DATA BLOCK.
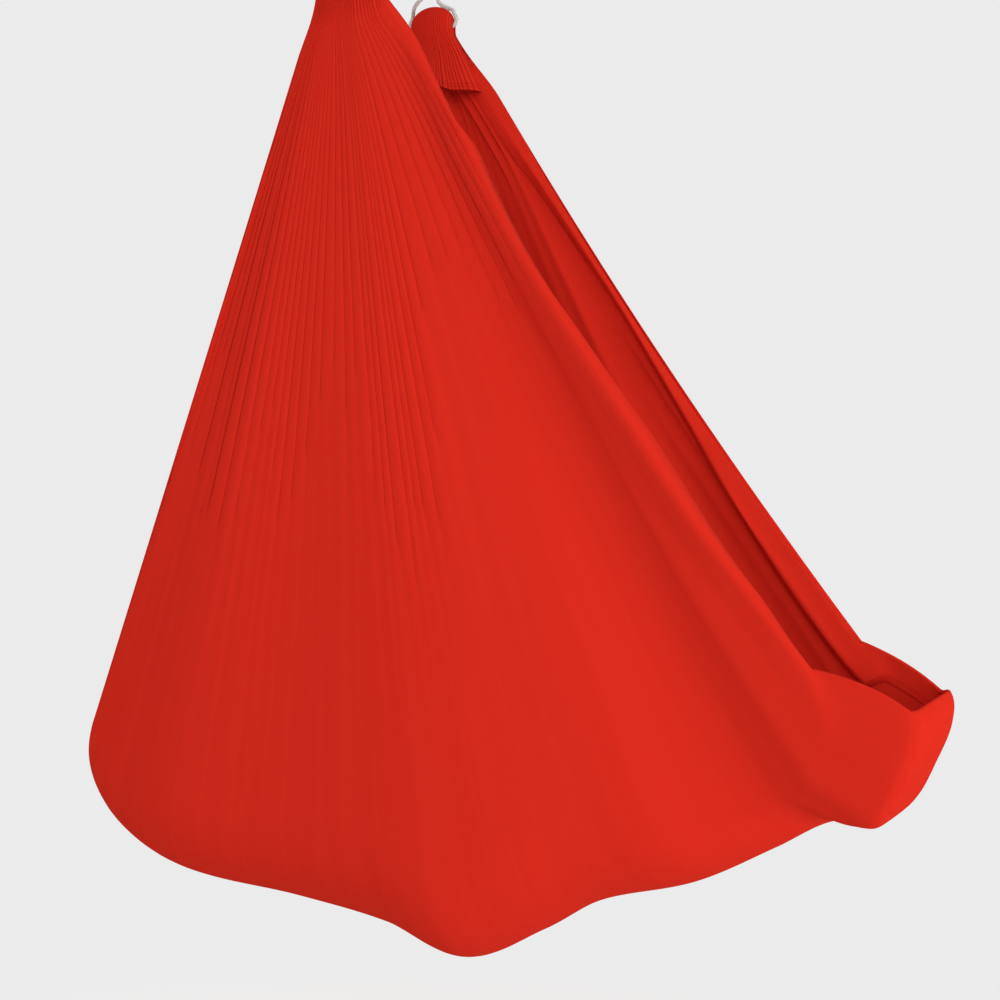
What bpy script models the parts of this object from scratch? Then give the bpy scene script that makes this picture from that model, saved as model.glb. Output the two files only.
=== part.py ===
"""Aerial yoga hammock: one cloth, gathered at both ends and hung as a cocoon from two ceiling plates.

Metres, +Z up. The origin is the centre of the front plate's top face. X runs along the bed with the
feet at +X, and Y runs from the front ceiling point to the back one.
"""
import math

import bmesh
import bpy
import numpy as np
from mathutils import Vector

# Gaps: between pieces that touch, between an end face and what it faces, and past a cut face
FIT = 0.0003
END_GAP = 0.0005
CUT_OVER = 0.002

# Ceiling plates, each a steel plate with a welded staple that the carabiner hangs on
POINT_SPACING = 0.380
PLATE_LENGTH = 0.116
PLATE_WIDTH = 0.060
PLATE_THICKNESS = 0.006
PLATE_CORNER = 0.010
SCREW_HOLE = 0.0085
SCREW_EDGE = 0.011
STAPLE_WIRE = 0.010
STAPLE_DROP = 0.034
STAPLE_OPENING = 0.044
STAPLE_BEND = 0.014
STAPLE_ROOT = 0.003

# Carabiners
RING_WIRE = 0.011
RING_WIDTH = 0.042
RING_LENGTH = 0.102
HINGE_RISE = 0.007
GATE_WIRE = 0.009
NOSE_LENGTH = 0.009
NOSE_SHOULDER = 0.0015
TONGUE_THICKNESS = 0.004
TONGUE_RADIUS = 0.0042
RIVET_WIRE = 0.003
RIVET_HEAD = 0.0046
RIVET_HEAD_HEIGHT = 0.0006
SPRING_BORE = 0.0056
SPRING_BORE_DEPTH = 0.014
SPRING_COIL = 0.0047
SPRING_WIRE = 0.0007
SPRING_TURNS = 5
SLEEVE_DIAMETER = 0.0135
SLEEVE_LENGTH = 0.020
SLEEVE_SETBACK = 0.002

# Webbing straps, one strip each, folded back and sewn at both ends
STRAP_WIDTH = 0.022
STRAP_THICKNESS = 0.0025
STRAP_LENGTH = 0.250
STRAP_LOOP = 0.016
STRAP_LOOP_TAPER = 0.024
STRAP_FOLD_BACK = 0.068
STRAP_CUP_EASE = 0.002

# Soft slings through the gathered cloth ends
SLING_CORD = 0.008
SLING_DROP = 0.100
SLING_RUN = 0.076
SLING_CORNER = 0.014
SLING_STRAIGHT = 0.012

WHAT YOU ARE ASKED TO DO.
Starting with the first line of the data above, copy each line exactly until you reach the line with "two ceiling plates."; include that line as well.

THE COMPLETED TASK.
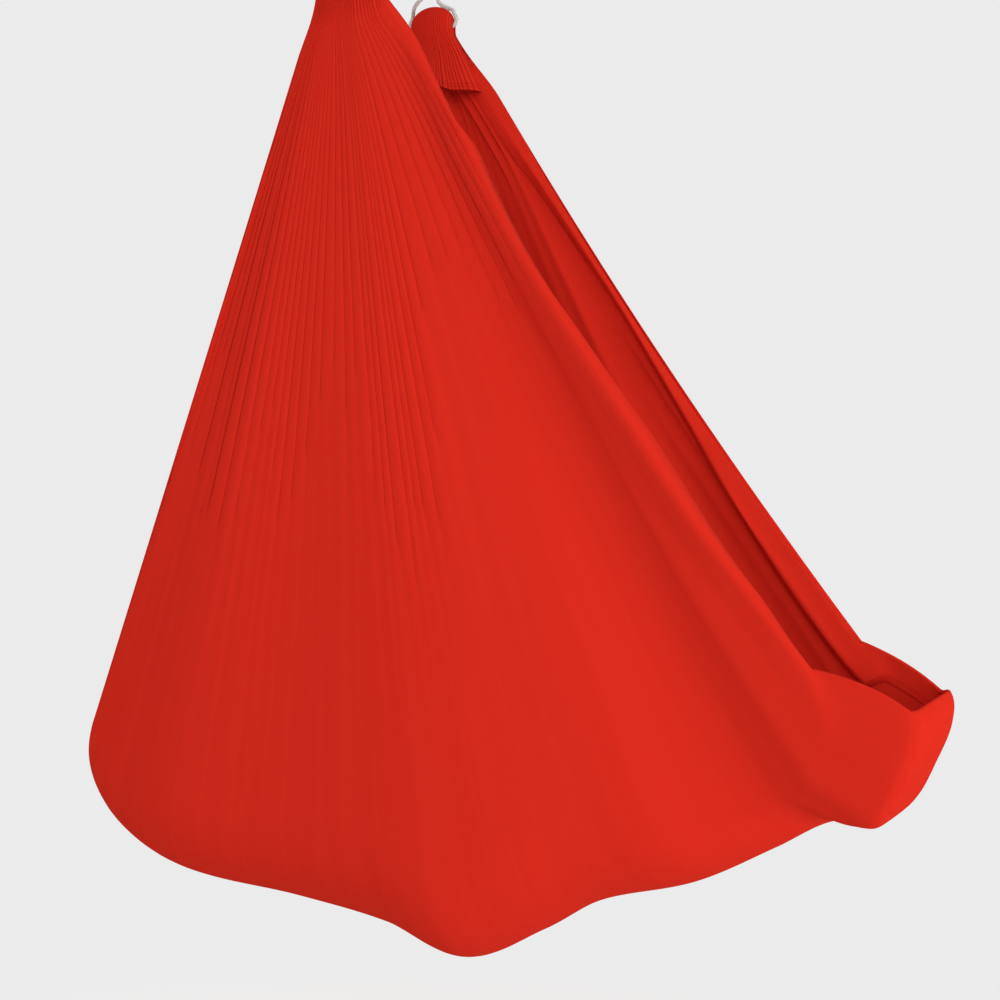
What bpy script models the parts of this object from scratch? Then give the bpy scene script that makes this picture from that model, saved as model.glb. Output the two files only.
=== part.py ===
"""Aerial yoga hammock: one cloth, gathered at both ends and hung as a cocoon from two ceiling plates.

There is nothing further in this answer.